| Exercise brief |
Repeat only the lines from the line containing "assembly and export" through the line containing "before = set(bpy.data.objects)", both included, exactly as they stand.

*** Material provided ***

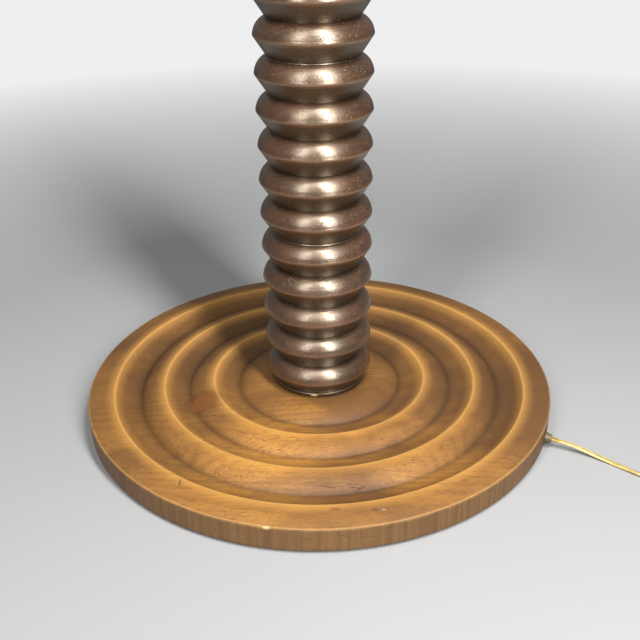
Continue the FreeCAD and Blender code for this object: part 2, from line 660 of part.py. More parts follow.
def coil_nodes():
    """Quarter-turn stations of the coil: points and headings on a spiral that winds in and out.

    The radius falls and rises by one spacing a turn. A layer is climbed in the half turn where the
    spiral reverses.
    """
    spacing, turns = size("coil_spacing"), int(size("coil_turns"))
    layers = int(size("coil_layers"))
    start_angle = math.radians(size("coil_heading") - 90)
    floor = number(FLEX_LEVEL)
    stations = []
    for quarter in range(4 * turns * layers + 1):
        travelled = quarter / 4
        layer = min(int(travelled // turns), layers - 1)
        within = travelled - layer * turns
        out_share = turns - within if layer % 2 == 0 else within
        radius = size("coil_inner") + spacing * out_share
        slope = -spacing if layer % 2 == 0 else spacing
        nearest = round(travelled / turns)
        away = travelled - nearest * turns
        height = floor + spacing * layer
        climb = 0
        if 0 < nearest < layers and abs(away) < 0.25:
            height = floor + spacing * (nearest - 0.5)
            slope = 0
            climb = 2 * spacing / (math.pi * radius)
        elif quarter in (0, 4 * turns * layers):
            slope = 0
        angle = start_angle + 2 * math.pi * travelled
        outward = Vector(math.cos(angle), math.sin(angle), 0)
        along = Vector(-math.sin(angle), math.cos(angle), 0)
        heading = along * radius + outward * (slope / (2 * math.pi)) + Vector(0, 0, climb * radius)
        centre = from_exit(size("coil_away"), size("coil_aside"), height)
        stations.append((centre + outward * radius, heading.normalize()))
    return stations


def biarc(start, heading, end, end_heading):
    """Two tangent arcs between two points with given headings."""
    chord = end - start
    both = heading + end_heading
    square = both.dot(both) - 4
    linear = -2 * chord.dot(both)
    leg = (-linear - math.sqrt(linear * linear - 4 * square * chord.dot(chord))) / (2 * square)
    first, second = start + heading * leg, end - end_heading * leg
    joint = (first + second) * 0.5
    arcs = []
    for low, bend, high in ((start, first, joint), (joint, second, end)):
        weight = (high - low).Length / 2 / leg
        middle = (low + bend * (2 * weight) + high) * (1 / (2 + 2 * weight))
        arcs.append(Part.Arc(low, middle, high))
    return arcs


def least_gap(wire, radius):
    """Least gap of a tube to itself, on points of its centre line."""
    step = 4.0
    near = 4 * radius
    points = wire.discretize(Distance=step)
    along = int(2 * near / step) + 4
    distances = [(point - other).Length for index, point in enumerate(points)
                 for other in points[index + along:]]
    return min(distance for distance in distances if distance < near) - 2 * radius


def coil_ends():
    stations = coil_nodes()
    straight = size("flex_diameter")
    first, first_heading = stations[0]
    last, last_heading = stations[-1]
    return first - first_heading * straight, last + last_heading * straight


def make_coil():
    stations = coil_nodes()
    start, end = coil_ends()
    edges = [Part.LineSegment(start, stations[0][0]).toShape()]
    for (point, heading), (following, next_heading) in zip(stations, stations[1:]):
        edges += [arc.toShape() for arc in biarc(point, heading, following, next_heading)]
    edges.append(Part.LineSegment(stations[-1][0], end).toShape())
    path = Part.Wire(edges)
    radius = size("flex_diameter") / 2
    print(f"coil length {path.Length:.0f} mm, least gap to itself {least_gap(path, radius):.2f} mm")
    node(feature("coil", swept(path, radius)), "flex_coil")


def plug_entry():
    """Middle of the plug's cord end and the plug's heading."""
    heading = radial(1, 0, size("coil_heading"))
    side = radial(1, 0, size("coil_heading") - 90)
    _, coil_end = coil_ends()
    entry = coil_end + heading * size("tail_reach") + side * size("tail_aside")
    return Vector(entry.x, entry.y, size("plug_thickness") / 2), heading


# The run from the bushing to the coil: (along, aside) past the exit, and the height above the floor
# line as a share of the drop.
RUN_WAY = ((17.25, 0.05, 0.92), (34.45, -0.71, 0.35), (52.9, -4.3, 0.0), (71.7, -10.76, 0.0),
           (92.3, -18.28, 0.0))
RUN_LAST = 20.0


def make_free_flex():
    """The loose ends of the lead: bushing to coil on the floor, and coil to plug."""
    coil_start, coil_end = coil_ends()
    floor = number(FLEX_LEVEL)
    drop = size("exit_height") - floor
    heading = radial(1, 0, size("coil_heading"))
    route = [exit_point()]
    route += [from_exit(along, aside, floor + drop * share) for along, aside, share in RUN_WAY]
    route += [coil_start - heading * RUN_LAST, coil_start]
    path, radii = rounded_path(route)
    print_radii("free flex", radii)
    print("free flex points", [tuple(round(value, 1) for value in point) for point in route])
    node(feature("run", swept(path, size("flex_diameter") / 2)), "flex_run")
    entry, heading = plug_entry()
    side = radial(1, 0, size("coil_heading") - 90)
    route = [coil_end, coil_end + heading * 17 + Vector(0, 0, -1.0),
             coil_end + heading * 35 + side * 1.5 + Vector(0, 0, -5.2),
             entry - heading * 18 - side * 0.8 + Vector(0, 0, 1.2), entry]
    path, radii = rounded_path(route)
    print_radii("tail", radii)
    print("tail points", [tuple(round(value, 1) for value in point) for point in route])
    node(feature("tail", swept(path, size("flex_diameter") / 2)), "flex_tail")


def make_plug():
    """A flat two-blade plug: its body narrows to the cord and swells at the grip."""
    entry, heading = plug_entry()
    length, width, thick = size("plug_length"), size("plug_width"), size("plug_thickness")
    waist = size("plug_waist")
    stations = [(0, waist, waist), (0.25, waist * 1.15, waist * 1.05), (0.6, width * 0.92, thick * 0.92),
                (0.8, width, thick), (1, width, thick * 0.96)]
    wires = []
    for share, across, high in stations:
        round_off = min(across, high) * 0.32
        wires.append(rounded_rectangle(across, high, round_off, share * length))
    shape = Part.makeLoft(wires, True, True)
    turn = Rotation(Vector(0, 0, 1), size("coil_heading")).multiply(Rotation(Vector(0, 1, 0), 90))
    turn = turn.multiply(Rotation(Vector(0, 0, 1), 90))
    body = feature("plug_shape", shape)
    body.Placement = Placement(entry, turn)
    node(body, "plug_body")
    side = radial(1, 0, size("coil_heading") + 90)
    blades = []
    for hand in (-1, 1):
        blade = box(f"blade_{hand + 1}", "blade_length", "blade_thickness", "blade_width",
                    Placement(entry + heading * (length + size("blade_length") / 2)
                              + side * (hand * size("blade_spacing") / 2)
                              - Vector(0, 0, size("blade_width") / 2),
                              Rotation(Vector(0, 0, 1), size("coil_heading"))))
        blades.append(blade)
    node(fuse("blade_group", *blades), "plug_blades")


def rounded_rectangle(across, high, corner, level):
    """A rectangle with round corners, in the plane Z = level."""
    edges = []
    half_x, half_y = across / 2, high / 2
    quarter = corner * (1 - math.sqrt(0.5))
    for sx, sy in ((1, -1), (1, 1), (-1, 1), (-1, -1)):
        level_point = [Vector(sx * half_x, sy * (half_y - corner), level),
                       Vector(sx * (half_x - quarter), sy * (half_y - quarter), level),
                       Vector(sx * (half_x - corner), sy * half_y, level)]
        if sx * sy < 0:
            level_point.reverse()
        edges.append(level_point)
    loop = []
    for index, (start, middle, end) in enumerate(edges):
        loop.append(Part.Arc(start, middle, end).toShape())
        loop.append(Part.LineSegment(end, edges[(index + 1) % 4][0]).toShape())
    return Part.Wire(loop)


# ---------------------------------------------------------------- assembly and export
make_base()
make_felt_pads()
for section, section_name in enumerate(("column_lower", "column_middle", "column_upper")):
    make_column_section(section, section_name)
make_collar()
make_hardware()
make_cord_way()
make_lampholder()
make_bulb()
make_harp()
make_shade()
make_finial()
make_inner_flex()
make_free_flex()
make_coil()
make_plug()
doc.recompute()

for item in doc.Objects:
    if {"Invalid", "Error"} & set(item.State):
        raise RuntimeError(f"{item.Name} failed: {item.State}")
os.makedirs("parts", exist_ok=True)
for item in NODES:
    if item.Shape.isNull() or not item.Shape.isValid() or item.Shape.Volume <= 0:
        raise RuntimeError(f"{item.Label} has no sound shape")
    item.Shape.exportStep(f"parts/{item.Label}.step")
    box_of = item.Shape.optimalBoundingBox(False)
    print(f"{item.Label:20s} solids {len(item.Shape.Solids)} volume {item.Shape.Volume:12.1f}"
          f" z {box_of.ZMin:8.1f} {box_of.ZMax:8.1f} x {box_of.XMin:7.1f} {box_of.XMax:7.1f}")
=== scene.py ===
# %% [markdown]
# The object is a candlestick floor lamp: a round wooden base turned into three scooped rings, a dark
# column of stacked beads, and a shaded lampholder above it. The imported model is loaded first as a
# fixed frame. Everything made here goes where that frame says, in metres, with +Z up.

# %% Load the frame
import math

import bmesh
import bpy
from mathutils import Matrix, Vector


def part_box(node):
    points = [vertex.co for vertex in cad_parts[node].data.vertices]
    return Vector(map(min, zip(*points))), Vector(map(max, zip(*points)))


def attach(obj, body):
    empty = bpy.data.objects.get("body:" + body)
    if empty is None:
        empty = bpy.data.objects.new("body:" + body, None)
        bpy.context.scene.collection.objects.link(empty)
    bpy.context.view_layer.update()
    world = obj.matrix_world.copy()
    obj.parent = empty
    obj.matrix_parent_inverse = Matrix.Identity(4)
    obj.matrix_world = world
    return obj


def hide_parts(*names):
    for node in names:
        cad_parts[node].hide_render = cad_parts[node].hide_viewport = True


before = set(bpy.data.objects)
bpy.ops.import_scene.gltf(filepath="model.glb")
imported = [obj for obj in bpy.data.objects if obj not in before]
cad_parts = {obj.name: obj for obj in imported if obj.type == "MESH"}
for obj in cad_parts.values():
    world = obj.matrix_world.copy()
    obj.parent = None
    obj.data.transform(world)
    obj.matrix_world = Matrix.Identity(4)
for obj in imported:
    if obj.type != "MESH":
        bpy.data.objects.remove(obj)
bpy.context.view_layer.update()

MM = 0.001
PHOTO_SIDE = 640

# %% [markdown]
# The camera is the one that took the photograph. Its place was solved from the rim, the rings and
# the beads: it stands 0.76 m in front of the lamp's axis and half a metre up, and looks 28.5 degrees
# down. Building the three axes by hand keeps the small roll that the photograph has.

# %% Camera
CAMERA_PLACE = Vector((0.0, -0.7624, 0.5036))
CAMERA_PITCH = math.radians(28.54)
CAMERA_YAW = math.radians(0.135)
CAMERA_ROLL = math.radians(-0.879)
CAMERA_FOCAL_PIXELS = 900
SENSOR_WIDTH = 36.0

look = Vector((math.sin(CAMERA_YAW) * math.cos(CAMERA_PITCH),
               math.cos(CAMERA_YAW) * math.cos(CAMERA_PITCH), -math.sin(CAMERA_PITCH)))
level_right = Vector((math.cos(CAMERA_YAW), -math.sin(CAMERA_YAW), 0))
level_up = level_right.cross(look)
camera_right = level_right * math.cos(CAMERA_ROLL) + level_up * math.sin(CAMERA_ROLL)
camera_up = level_up * math.cos(CAMERA_ROLL) - level_right * math.sin(CAMERA_ROLL)

camera_data = bpy.data.cameras.new("photo_camera")
camera_data.sensor_width = SENSOR_WIDTH
camera_data.sensor_fit = "HORIZONTAL"
camera_data.lens = SENSOR_WIDTH * CAMERA_FOCAL_PIXELS / PHOTO_SIDE
camera_data.clip_start = 0.01
camera = bpy.data.objects.new("photo_camera", camera_data)
bpy.context.scene.collection.objects.link(camera)
axes = Matrix((camera_right, camera_up, -look)).transposed()
camera.matrix_world = Matrix.Translation(CAMERA_PLACE) @ axes.to_4x4()
bpy.context.scene.camera = camera
bpy.context.scene.view_settings.view_transform = "Standard"


def from_photo(across, down, height):
    """The point at a height above the floor that a pixel of the photograph shows."""
    half = PHOTO_SIDE / 2
    ray = (look + camera_right * ((across - half) / CAMERA_FOCAL_PIXELS)
           - camera_up * ((down - half) / CAMERA_FOCAL_PIXELS))
    return CAMERA_PLACE + ray * ((height - CAMERA_PLACE.z) / ray.z)


print("photo centre on the floor", from_photo(320, 320, 0))

# %% [markdown]
# Meshes need a few helpers: one that makes an object from points and faces, and a lathe, which is how
# most of this lamp was really made. A lathe here turns a list of (radius, height) stations about the
# Z axis and can store a number for each station, which materials read later as an attribute.

# %% Mesh helpers


def into_scene(name, data):
    """A new object at the origin that holds some data."""
    item = bpy.data.objects.new(name, data)
    bpy.context.scene.collection.objects.link(item)
    return item


def evaluated_mesh(item):
    """The plain mesh that an item's modifiers or curve settings give."""
    bpy.context.view_layer.update()
    graph = bpy.context.evaluated_depsgraph_get()
    return bpy.data.meshes.new_from_object(item.evaluated_get(graph))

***

| The output |
# ---------------------------------------------------------------- assembly and export
make_base()
make_felt_pads()
for section, section_name in enumerate(("column_lower", "column_middle", "column_upper")):
    make_column_section(section, section_name)
make_collar()
make_hardware()
make_cord_way()
make_lampholder()
make_bulb()
make_harp()
make_shade()
make_finial()
make_inner_flex()
make_free_flex()
make_coil()
make_plug()
doc.recompute()

for item in doc.Objects:
    if {"Invalid", "Error"} & set(item.State):
        raise RuntimeError(f"{item.Name} failed: {item.State}")
os.makedirs("parts", exist_ok=True)
for item in NODES:
    if item.Shape.isNull() or not item.Shape.isValid() or item.Shape.Volume <= 0:
        raise RuntimeError(f"{item.Label} has no sound shape")
    item.Shape.exportStep(f"parts/{item.Label}.step")
    box_of = item.Shape.optimalBoundingBox(False)
    print(f"{item.Label:20s} solids {len(item.Shape.Solids)} volume {item.Shape.Volume:12.1f}"
          f" z {box_of.ZMin:8.1f} {box_of.ZMax:8.1f} x {box_of.XMin:7.1f} {box_of.XMax:7.1f}")
=== scene.py ===
# %% [markdown]
# The object is a candlestick floor lamp: a round wooden base turned into three scooped rings, a dark
# column of stacked beads, and a shaded lampholder above it. The imported model is loaded first as a
# fixed frame. Everything made here goes where that frame says, in metres, with +Z up.

# %% Load the frame
import math

import bmesh
import bpy
from mathutils import Matrix, Vector


def part_box(node):
    points = [vertex.co for vertex in cad_parts[node].data.vertices]
    return Vector(map(min, zip(*points))), Vector(map(max, zip(*points)))


def attach(obj, body):
    empty = bpy.data.objects.get("body:" + body)
    if empty is None:
        empty = bpy.data.objects.new("body:" + body, None)
        bpy.context.scene.collection.objects.link(empty)
    bpy.context.view_layer.update()
    world = obj.matrix_world.copy()
    obj.parent = empty
    obj.matrix_parent_inverse = Matrix.Identity(4)
    obj.matrix_world = world
    return obj


def hide_parts(*names):
    for node in names:
        cad_parts[node].hide_render = cad_parts[node].hide_viewport = True


before = set(bpy.data.objects)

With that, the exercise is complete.